Now with the release of his debut recording for Mack Avenue Records, Riley’s New Direction is an engaging, wide-ranging recital that distills a lifetime of experience into a swinging body of new music that defines what a big tent the music of New Orleans has always represented stylistically and spiritually.

“You see,” Riley explains, “New Direction reflects a personal transition from being a musical associate with the likes of Ahmad and Wynton, to functioning in a leadership capacity, both as a bandleader and a composer. Like Art Blakey, I’m trying to maintain a certain exuberance by using all younger musicians, while helping them develop their own voices. So many great musicians and drummers have come out of New Orleans, and that really defines my personal legacy; I’m standing on the shoulders of giants. But I’ve been playing drums since I was three years old, so while the title New Direction may suggest new bottles, this is surely some well-aged wine.

“As a boy growing up in New Orleans, way before you heard that big bass drum in the street parades, you could feel it coming from four or five blocks away, and it would literally beckon you to come on down to the street, check out this music, and participate in it. On ‘Connection to Congo Square’ I quote the ‘Reveille’ in my intro. It reflects the melodic nature of how I tune my tom toms and is also a symbolic call to arms, for all the cats from the different neighborhoods to gather ‘round and participate in this celebration, this collective dialog.

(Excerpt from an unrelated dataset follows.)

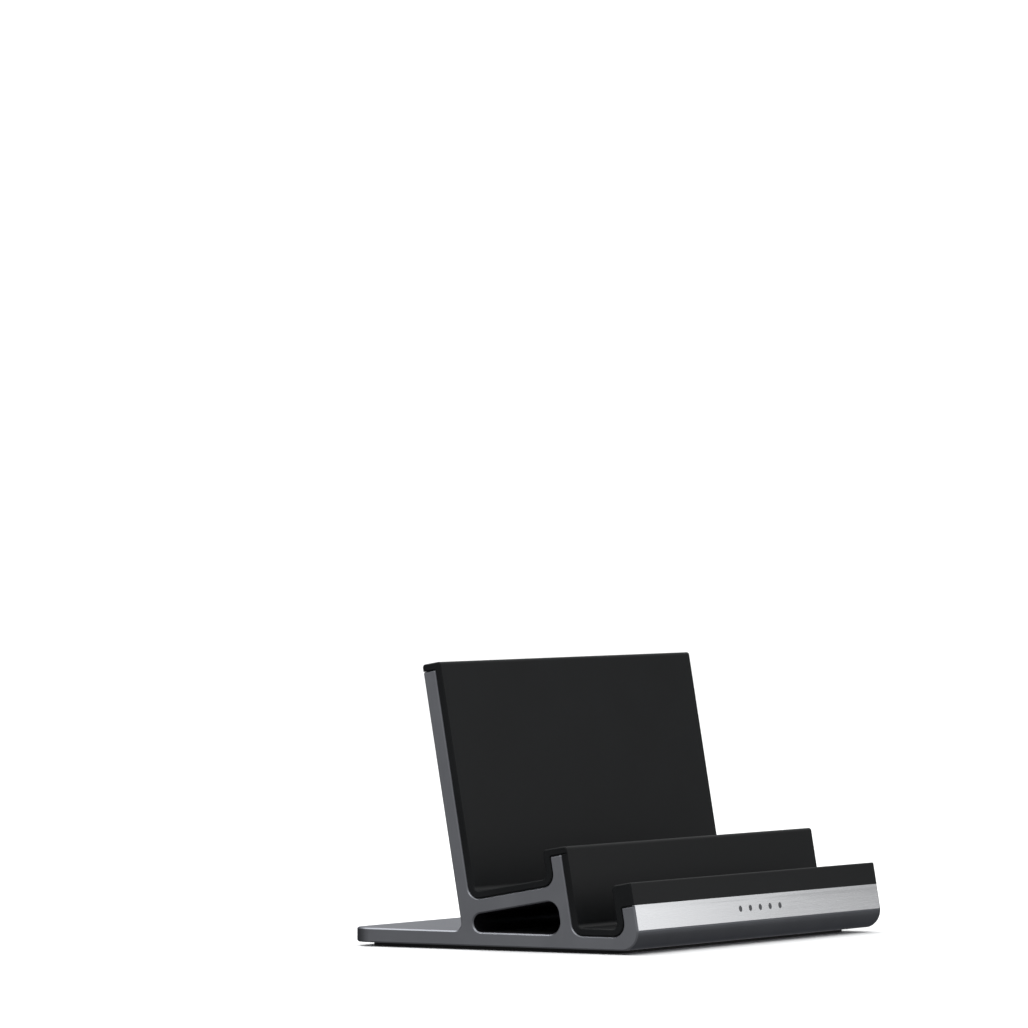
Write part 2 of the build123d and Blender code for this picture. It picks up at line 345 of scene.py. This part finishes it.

In everything I play, there’s some reference from my own personal experience, and while it may not be explicit, it’s all underneath there somewhere.”

For all the hard rhythmic driving intensity of New Direction, Riley is not one of those drummers who needs to blast away to captivate listeners and to remain engaged. There’s a consoling sweetness to the thematic variations of the slow groove on “A Spring Fantasy” and the manner in which Riley narrows the stylistic distance between hand percussion and the drum kit – just as he elicits those mysterious bent notes of the great congueros on his intro to the sultry changes of “Shake Off The Dust.”

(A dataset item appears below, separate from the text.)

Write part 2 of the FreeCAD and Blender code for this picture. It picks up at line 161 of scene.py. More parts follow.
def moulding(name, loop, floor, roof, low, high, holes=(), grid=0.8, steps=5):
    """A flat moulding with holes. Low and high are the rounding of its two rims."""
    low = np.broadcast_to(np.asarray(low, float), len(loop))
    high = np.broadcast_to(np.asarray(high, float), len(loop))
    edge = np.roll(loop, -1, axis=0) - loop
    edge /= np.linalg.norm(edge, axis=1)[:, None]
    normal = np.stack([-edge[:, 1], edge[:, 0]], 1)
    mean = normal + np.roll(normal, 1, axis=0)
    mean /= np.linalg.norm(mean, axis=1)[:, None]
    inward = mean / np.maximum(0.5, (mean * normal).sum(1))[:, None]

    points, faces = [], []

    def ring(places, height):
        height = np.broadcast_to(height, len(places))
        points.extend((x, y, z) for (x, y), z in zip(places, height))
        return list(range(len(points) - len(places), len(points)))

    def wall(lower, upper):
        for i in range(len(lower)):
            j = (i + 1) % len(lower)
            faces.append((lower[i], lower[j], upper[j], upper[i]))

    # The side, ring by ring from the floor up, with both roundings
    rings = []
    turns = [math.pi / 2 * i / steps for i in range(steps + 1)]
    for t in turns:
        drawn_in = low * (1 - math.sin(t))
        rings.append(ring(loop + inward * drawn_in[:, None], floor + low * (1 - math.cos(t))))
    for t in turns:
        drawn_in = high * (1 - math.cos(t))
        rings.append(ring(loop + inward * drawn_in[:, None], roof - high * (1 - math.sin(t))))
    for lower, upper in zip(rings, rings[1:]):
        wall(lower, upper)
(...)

“Still, when the music came to me, it was not with any particular intent. Everything on this record is something I’ve lived. It’s like cooking a big pot of gumbo; you may start out with some very humble ingredients, but by the time you’re finished, you have a meal fit for a king. I mean, the essence of jazz music to me is that it is free, but it has form. So our music is modern, and it’s progressive, but we’re trying to engage people as well. I do love to groove; that is a big part of who I am, and that is why as an expression of where I would like to take my music, New Direction feels very much like…like home.”